Employer contributions and public resources significantly change living wage requirements: Hourly wage that constitutes a “living wage” under selected scenarios
All income from full-time wages | 19% of income from other sources | Health insurance premium paid in full by employer | Child care capped at 7% of income | |
---|---|---|---|---|
Los Angeles | $46.21 | $37.43 | $43.81 | $42.31 |
New York | $52.02 | $42.14 | $46.92 | $47.35 |
Chicago | $37.97 | $30.75 | $35.32 | $34.43 |
Houston | $32.74 | $26.52 | $29.82 | $30.66 |
Philadelphia | $37.84 | $30.65 | $34.97 | $34.58 |
Notes: Living wages presented here are based on EPI’s Family Budget Calculator for the five largest metro areas based on a full-time worker supporting a two-person family (one adult and one child).
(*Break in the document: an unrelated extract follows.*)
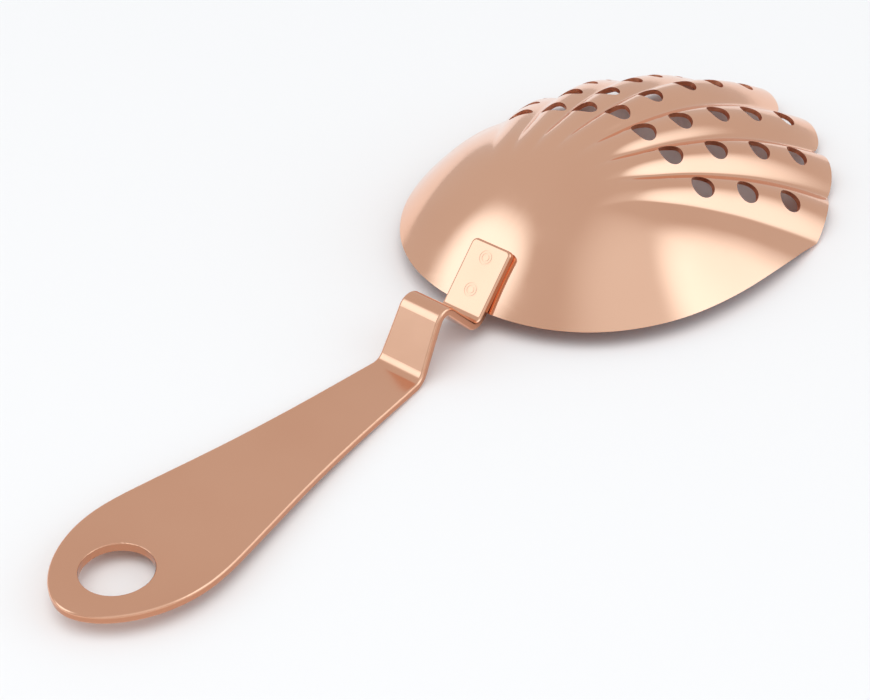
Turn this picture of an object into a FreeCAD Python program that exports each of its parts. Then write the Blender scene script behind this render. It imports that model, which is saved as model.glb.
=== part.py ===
import FreeCAD, Part
import Sketcher
from BOPTools import SplitAPI
import math
import os

# Scallop-shell bar strainer: a perforated, fluted bowl with a bent strip handle spot-welded to its back.
# Design frame: X runs from the handle's end to the bowl's front tip, Z is up,
# z = 0 is the plane of the bowl's rim.

doc = FreeCAD.newDocument("strainer")
sheet = doc.addObject("Spreadsheet::Sheet", "Sizes")

SIZES = [
    ("dome_middle", 13.1, "x of the bowl's widest station"),
    ("dome_back", 45.9, "widest station to the back of the rim"),
    ("dome_front", 45.0, "widest station to the front of the rim"),
    ("dome_side", 34.0, "half width of the rim"),
    ("dome_height", 19.74, "height factor of the outer skin"),
    ("dome_lean", 0.125, "loss of height per mm towards the front"),
    ("power_back", 2.4, "fullness of the back half"),
    ("power_front", 2.2, "fullness of the front half"),
    ("sheet_gauge", 0.8, "thickness of the bowl's sheet"),
    ("fan_apex", -30.8, "x of the point the flutes fan out from"),
    ("side_power", 0.25, "extra fullness of the sides towards the back"),
    ("fade_start", 18.5, "distance from the apex where the flutes begin"),
    ("fade_end", 35.0, "distance from the apex where they are fully formed"),
    ("flute_reach", 75.0, "distance from the apex where the flute depths are given"),
    ("crease", 0.14, "softness of the valleys' creases, 0 is sharp"),
    ("side_drop", 1.0, "how far the side ridges lie below the middle one"),
    ("hole_dia", 4.5, "strainer holes"),
    ("drill_round", 0.2, "rounding of the strainer holes' edges"),
    ("strip_gauge", 1.55, "thickness of the handle strip"),
    ("strap_width", 8.0, "width of the narrow strap and of the pad"),
    ("pad_station", -28.6, "x where the pad touches the bowl"),
    ("pad_above", 4.4, "pad length above the touching point"),
    ("weld_gap", 0.03, "gap between pad and bowl where they touch"),
    ("paddle_tilt", 1.26, "rise of the paddle towards its end, degrees"),
    ("paddle_top", -2.45, "height of the paddle's top face at the ramp foot"),
    ("foot_station", -50.8, "x of the ramp foot"),
    ("crest_station", -44.0, "x of the crest corner"),
    ("crest_top", 8.8, "height of the crest corner"),
    ("notch_slope", 47.2, "slope from the crest down to the notch, degrees"),
    ("foot_bend", 2.2, "bend radius at the ramp foot, top face"),
    ("crest_bend", 2.7, "bend radius at the crest, top face"),
    ("notch_bend", 1.2, "bend radius in the notch, top face"),
    ("paddle_end", -122.6, "x of the handle's end"),
    ("paddle_wide", 12.15, "largest half width of the paddle"),
    ("hang_station", -112.2, "x of the hanging hole"),
    ("hang_dia", 11.0, "hanging hole"),
    ("edge_round", 0.45, "rounding of the strip's edges"),
    ("hole_round", 0.15, "rounding of the hanging hole's edges"),
    ("pad_corner", 1.0, "rounding of the pad's two corners"),
    ("nugget_dia", 2.4, "spot weld"),
    ("nugget_bite", 0.3, "how deep a weld sits in each sheet"),
    ("nugget_low", -3.9, "lower weld along the pad from the touching point"),
    ("nugget_high", 1.9, "upper weld along the pad from the touching point"),
    ("rest_tilt", 1.066, "lean of the whole tool as it lies on a table, degrees"),
    ("rest_lift", 3.005, "height of the rim plane above the table"),
    ("rest_shift", 33.205, "shift that centres the tool on x = 0"),
]
for row, (alias, value, meaning) in enumerate(SIZES, 1):
    sheet.set("A%d" % row, alias)
    sheet.set("B%d" % row, str(value))
    sheet.set("C%d" % row, meaning)
    sheet.setAlias("B%d" % row, alias)
doc.recompute()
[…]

EPI’s family budgets assume a one-child family has a four-year-old. Each policy scenario is independent, not cumulative, and holds constant all values that are based on other budget components, including other necessities and taxes. The third scenario zeroes out health insurance premium costs while retaining out-of-pocket health care expenses. 19% of income from other sources comes from the average incomes for four family types published by the CBO (CBO 2022). 19% is made up of social insurance and means tested transfers (10%) and nonwage market income (9%).